So true, and like statistics any review can always be manipulated to achieve the desired result.


----------



## Kerr

Blackroc said:


> *cough
> 
> M Division worked on the gearbox, suspension, steering, braking, engine and sound. Officially it's 35% M according to BMW.
> 
> But....it's not 'sharp' enough to be classed as an M


Very few parts are bespoke to the car. M lite is the term people are terming it.

Just reading the previews of the Golf R. It seems that is won't have as much power as the S3, yet will cost the same. That's a very odd approach.

Predictions have DSG cars costing £35k.


----------



## possul

DW58 said:


> So true, and like statistics any review can always be manipulated to achieve the desired result.


I always take reviews such as those with a pinch of salt.
To think to review a car fully it has to be owned to fully understand what/how the cars feels/drives/day to day living etc


----------



## possul

Kerr said:


> Very few parts are bespoke to the car. M lite is the term people are terming it.
> 
> Just reading the previews of the Golf R. It seems that is won't have as much power as the S3, yet will cost the same. That's a very odd approach.
> 
> Predictions have DSG cars costing £35k.


Il be disappointed if there is not 300bhp or more available


----------



## Kerr

possul said:


> Il be disappointed if there is not 300bhp or more available


286bhp is the predictions with the Audi S3 being 296bhp.


----------



## Kerr

Shaun said:


> Agree :thumb: , your putting the Gti up against the M division and the AMG division which is the sports division of both manufacturers so its ony fair to put them against the R division of VW, they obviously didn't as its not out yet.


Still can't understand why a VW R would be used in the same breath as a M or AMG car.

Two have real pedigree and the other hasn't.

It won't come close.


----------



## possul

I agree.
I meant it purely for the performance side, the golf would of never kept up with the bmw and merc so an unfair test for all out performance. The R would be more suitable for that type of test.


----------



## DW58

Kerr said:


> Still can't understand why a VW R would be used in the same breath as a M or AMG car.


It's really quite simple to not understand what you don't want to - especially when wearing blinkers.

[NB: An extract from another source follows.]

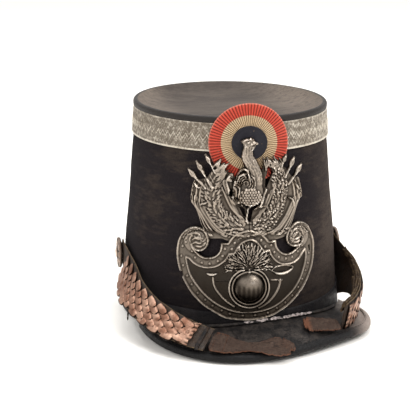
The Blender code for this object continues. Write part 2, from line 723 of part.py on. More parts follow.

You've clearly pre-judged each review before you read them.


----------



## Kerr

DW58 said:


> It's really quite simple to not understand what you don't want to - especially when wearing blinkers.
> 
> You've clearly pre-judged each review before you read them.


There are people wearing blinkers in this thread. It's not me.

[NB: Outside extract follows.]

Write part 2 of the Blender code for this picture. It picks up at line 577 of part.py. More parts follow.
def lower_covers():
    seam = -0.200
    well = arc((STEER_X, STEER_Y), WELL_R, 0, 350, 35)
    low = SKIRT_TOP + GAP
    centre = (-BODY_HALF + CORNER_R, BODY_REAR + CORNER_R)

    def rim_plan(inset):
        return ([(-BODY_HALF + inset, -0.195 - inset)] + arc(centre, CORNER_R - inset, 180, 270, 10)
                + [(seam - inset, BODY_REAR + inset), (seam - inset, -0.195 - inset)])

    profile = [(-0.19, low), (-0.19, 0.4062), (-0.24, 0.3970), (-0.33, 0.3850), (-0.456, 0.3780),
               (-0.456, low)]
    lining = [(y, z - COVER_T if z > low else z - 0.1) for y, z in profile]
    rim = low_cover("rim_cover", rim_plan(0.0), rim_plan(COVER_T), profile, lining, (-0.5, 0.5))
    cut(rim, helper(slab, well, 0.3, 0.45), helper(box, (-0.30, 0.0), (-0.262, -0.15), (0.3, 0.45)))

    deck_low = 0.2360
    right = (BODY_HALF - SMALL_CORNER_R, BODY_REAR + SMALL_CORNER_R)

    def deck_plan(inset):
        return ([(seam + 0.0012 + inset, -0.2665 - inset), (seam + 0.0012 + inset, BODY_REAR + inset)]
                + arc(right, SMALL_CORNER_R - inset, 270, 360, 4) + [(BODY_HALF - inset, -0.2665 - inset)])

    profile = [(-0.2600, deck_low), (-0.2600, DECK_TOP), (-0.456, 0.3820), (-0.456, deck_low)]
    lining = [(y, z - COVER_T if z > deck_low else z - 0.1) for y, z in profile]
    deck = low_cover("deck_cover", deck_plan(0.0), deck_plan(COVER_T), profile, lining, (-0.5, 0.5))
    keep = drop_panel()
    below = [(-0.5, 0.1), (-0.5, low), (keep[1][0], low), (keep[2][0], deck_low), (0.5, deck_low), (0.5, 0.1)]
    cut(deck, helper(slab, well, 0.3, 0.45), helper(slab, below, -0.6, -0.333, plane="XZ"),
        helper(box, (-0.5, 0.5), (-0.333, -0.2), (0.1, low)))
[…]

I think you are the most biased person I've ever come across on any forum. Including brand specific forums where bum kissing goes too far.

When people start comparing VWs to M or AMG cars, blinkered isn't the word to use.

Delusional is more fitting.


----------



## Blackroc

possul said:


> I agree.
> I meant it purely for the performance side, the golf would of never kept up with the bmw and merc so an unfair test for all out performance. The R would be more suitable for that type of test.


One of VW Magazines testers / editors was recently given a current Scirocco R to review against a new M135i. He was staggered at how big the gap in performance is, and at how well priced it is.

Performance wise, the new GTI is streets off an M135, but cost wise they are very similar, this is why they are being tested against each other. In reality, it's a hot hatch against a hyper hatch.

It's also worth remembering that M135s are Rolling Road'ing at circa 340bhp as standard, not the 320 that is being published. It's why it's able to keep pace with M3s and 1Ms


----------



## Kerr

Blackroc said:


> One of VW Magazines testers / editors was recently given a current Scirocco R to review against a new M135i. He was staggered at how big the gap in performance is, and at how well priced it is.
> 
> Performance wise, the new GTI is streets off an M135, but cost wise they are very similar, this is why they are being tested against each other. In reality, it's a hot hatch against a hyper hatch.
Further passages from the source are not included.